Seine Überlegungen sieht er auch in den Ergebnissen von Kollegen bestätigt, die sich mit der Ernährung von Kleinkindern beschäftigen. Wenn diese Kinder zu wenige Omega-3-Fettsäuren bekommen, dann schränkt das ihre Gehirnfunktionen und ihre Sehfähigkeit ein. Das gilt jedoch für diese Fettsäuren ebenso wie für eine Unterversorgung mit Vitaminen oder Aminosäuren. Damit ist also nur gesichert, daß ein vollständiger Mangel an ungesättigten Fettsäuren schädlich ist.

Doch welche Auswirkungen verschieden hohe Dosen oberhalb einer notwendigen Grundversorgung haben, ist unbekannt.
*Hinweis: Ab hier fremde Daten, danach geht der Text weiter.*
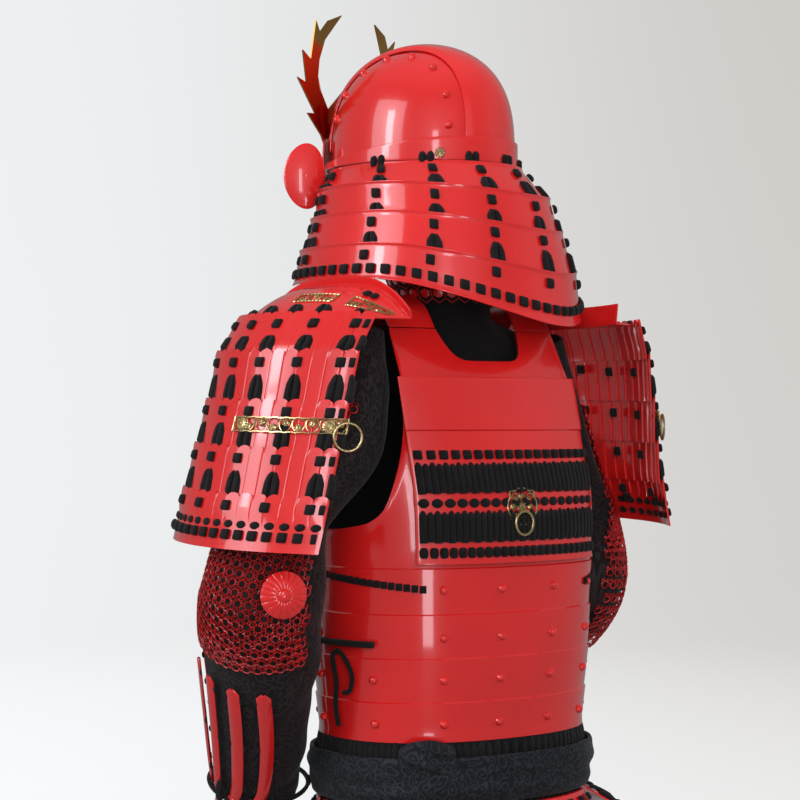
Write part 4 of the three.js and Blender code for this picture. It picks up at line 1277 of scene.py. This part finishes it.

Der Humanbiologe Gerard Hornstra von der Limburg Universität in den Niederlanden gesteht ein, daß über den Zusammenhang zwischen der Versorgung mit Omega-3-Fettsäuren und der Entwicklung von Kleinkindern wenig bekannt ist. Auch gesicherte Erkenntnisse über einen möglichen Zusammenhang zwischen Fettsäurepegel und Geburtsgewicht von Kindern gibt es noch nicht. Und reine Spekulation sind bisher Zusammenhänge zwischen Fettsäurespiegel und Intelligenz des Kindes.

Antworten auf diese Fragen erwartet Hornstra erst aus den Langzeitstudien, die an seinem Institut laufen und für die er noch Teilnehmerinnen sucht. Doch diese Studien werden frühestens in zehn Jahren abgeschlossen sein. Einen Grund für schwangere Frauen, ihre Ernährung nun besonders auf Omega-3-Fettsäuren zu konzentrieren, sieht er jedoch nicht. Denn: „Die zusätzlichen Fettsäuren, die eine Mutter für ihr Kind braucht, nimmt sie nicht während der Schwangerschaft auf, sondern setzt sie aus eigenen Reserven frei.“ Nach dem ersten Kind gehe der Fettsäurepegel zwar zunächst leicht zurück, steige dann aber wieder. Die Potenz von Omega-3-Fettsäuren muß also noch geklärt werden. Wer bis dahin allen Unsicherheiten vorbeugen will, sollte regelmäßig Fisch essen. Ob es hilft, ist nicht klar. Aber es schadet auch nicht.